Shin et al. (45) reported that α-glucosidase inhibitory activity levels of the water extract of browned garlic made by hot-air drying for 30 hr at 80°C were not much different at the concentration level less than 2.5 mg/mL; but, the inhibitory activity levels increased up to 22.22% depending on the concentration level above 2.5 mg/mL. In addition, they also reported that α-glucosidase inhibitory activities of fresh garlic, red garlic and black garlic extracts were measured at 21.23%, 21.54% and 37.84%, respectively, at the concentration of 2 mg/mL, indicating the inhibitory effect due to the increase of browning substances (46).

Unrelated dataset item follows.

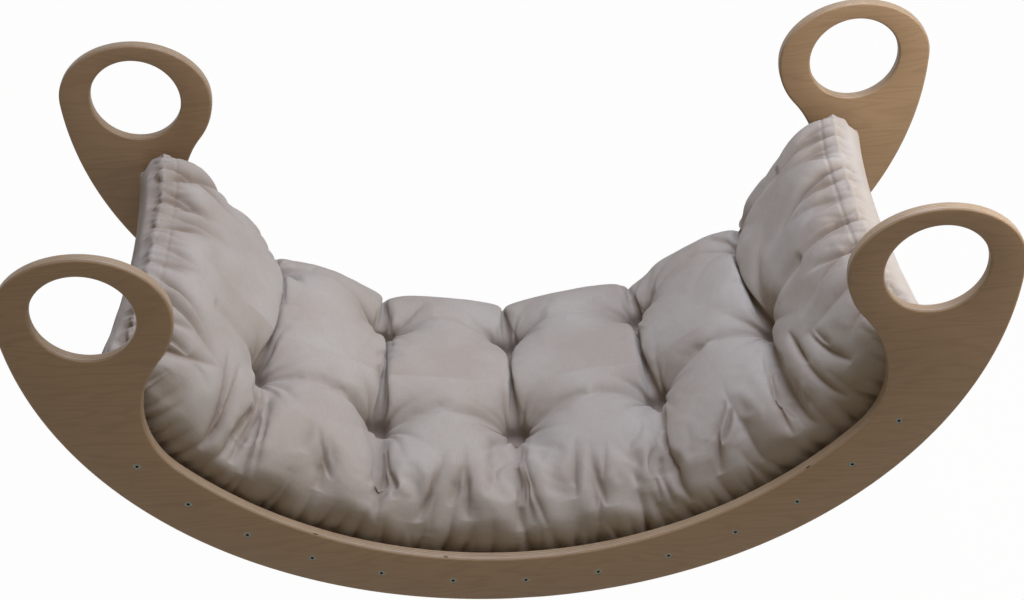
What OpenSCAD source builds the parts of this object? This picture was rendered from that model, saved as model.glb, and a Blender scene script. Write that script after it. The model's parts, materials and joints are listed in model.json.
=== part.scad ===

In diabetes, free radicals can be generated by auto-oxidation of glucose and various oxidative stresses and can result in tissue damage (47). Recently, an increasing effort exists to identify α-glucosidase inhibitors from natural materials (41). Therefore, managing diabetes milletus may be more effective when both α-glucosidase inhibitory activity and anti-oxidative activity levels in black jujube are increased. Conclusively, aged black jujube could be a valuable ingredient to help alleviate diabetes milletus indirectly. Furthermore, black jujube produced by aging for 2 days could be a natural food ingredient substituting for caramel pigment as well as providing palatable taste.
Acknowledgments
This research was financially supported by the Ministry of Education, Science Technology (MEST) and National Research Foundation of Korea (NRF) through the Human Resource Training Project for Regional Innovation and supported (in part) by High Value-added Food Technology Development Program, Ministry for Food, Agriculture Forestry and Fisheries, Republic of Korea.